Sports: The Jogo Bonito and the Olympics

I’m from San Francisco but I’ve never been convinced by baseball nor by football. Not a Giants fan and never been to a ‘Niners game. So it was strange that I enjoyed soccer (known as “football” in most of the English-speaking world) so much.

When I came to Mexico, I experienced my first World Cup. People in the streets, honking their horns, swirling noise makers and waving flags. It was a national celebration and the streets were Party Central.

There is a football commercial for beer that has as its slogan “El futbol nos une” (Football unites us).

And it makes me wonder what unites Americans.

I had gone to a “posada”, a traditional Nativity celebration here in Mexico, held in the days before Christmas. All the Mexicans were singing song after song and then, they passed the guitar to us:

Now you sing one.

We were five Americans at the party but we all looked at each other blankly. What song do you know? I don’t know. What can you play? I don’t know that one.

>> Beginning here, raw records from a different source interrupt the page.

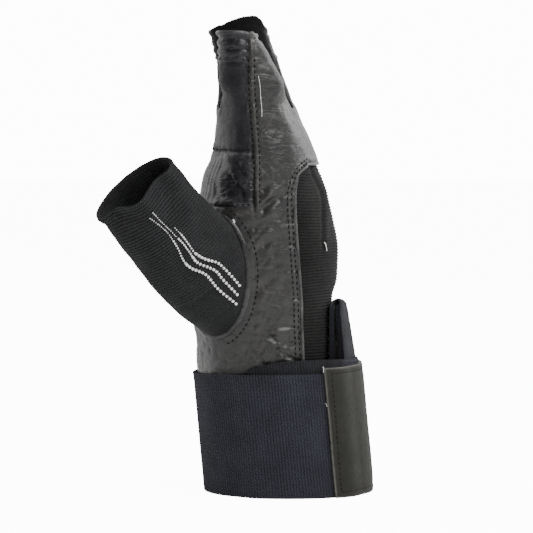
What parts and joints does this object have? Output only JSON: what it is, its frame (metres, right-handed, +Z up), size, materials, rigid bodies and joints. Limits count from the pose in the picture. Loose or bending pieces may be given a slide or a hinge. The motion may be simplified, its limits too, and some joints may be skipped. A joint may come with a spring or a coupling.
{
  "type": "weightlifting glove with wrist wrap",
  "caption": "Right-hand fingerless leather training glove with a knitted thumb and an elastic wrist wrap, standing upright on the wrap's rim.",
  "frame": {"origin": "bottom centre of the glove's bounding box, on the surface that the wrap's lower rim stands on", "axes": "+Z up from the wrist to the fingers, +X the back of the hand, -X the palm, -Y the thumb side, +Y the little finger side"},
  "size_m": [0.121, 0.1106, 0.213],
  "materials": {
    "leather": "black grained leather with a soft gloss",
    "ribbed_knit": "black ribbed stretch knit, matt",
    "elastic": "black woven elastic with fine upright ribs",
    "webbing": "dark blue-black padded webbing",
    "leatherette": "smooth matt charcoal leatherette"
  },
  "bodies": {
    "root": {"hand_leather": "leather", "palm_pad": "leather", "finger_fronts": "leather", "index_cap": "leather", "middle_cap": "leather", "ring_cap": "leather", "little_cap": "leather", "back_knit": "ribbed_knit", "index_middle_gusset": "ribbed_knit", "middle_ring_gusset": "ribbed_knit", "ring_little_gusset": "ribbed_knit", "thumb_stall": "ribbed_knit", "wrist_wrap": "elastic", "pull_loop": "webbing", "closure_tab": "leatherette"}
  },
  "joints": []
}
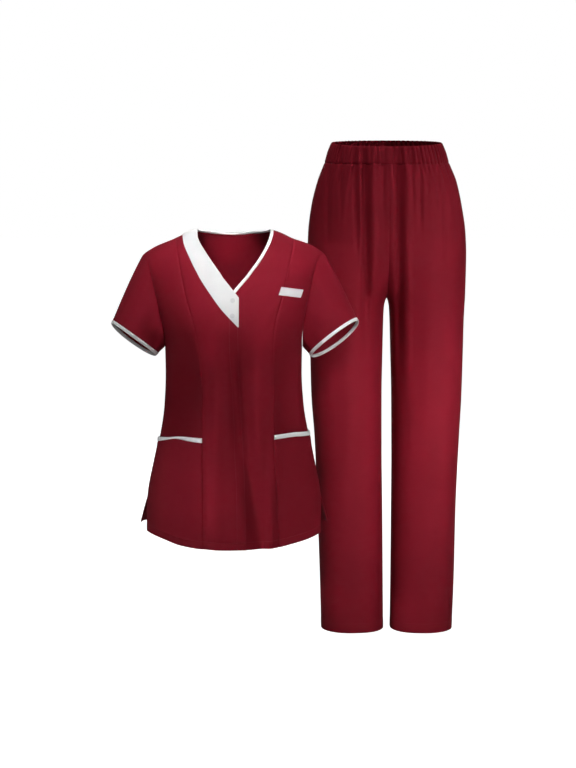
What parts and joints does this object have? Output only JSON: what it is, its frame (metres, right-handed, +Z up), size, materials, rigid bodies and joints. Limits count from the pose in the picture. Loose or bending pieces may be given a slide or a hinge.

We could not find one song between the five of us to sing whereas everyone else knew the words to about 20 songs.

When the Mexican National Football Team wins a game, people in Mexico City (and in all major cities all over Mexico) gather at the Angel of Independence (or at the most popular monument or plaza) and parade around with flags and noisemakers. And that’s what happened when Mexico won in a surprising 2-1 upset against the reigning kings of the jogo bonito (“play beautifully” in Portuguese), Brazil.

The only time I can think of that people in the States rally behind each other are in times of crises and in the Olympics. If the US didn’t have super power athletes like Phelps, Lochte, the women’s soccer team and the Fab Five, I think the US would be a country of very lost souls.

Until Rio for jogo bonito and the spirit that  moves us to be Olympians.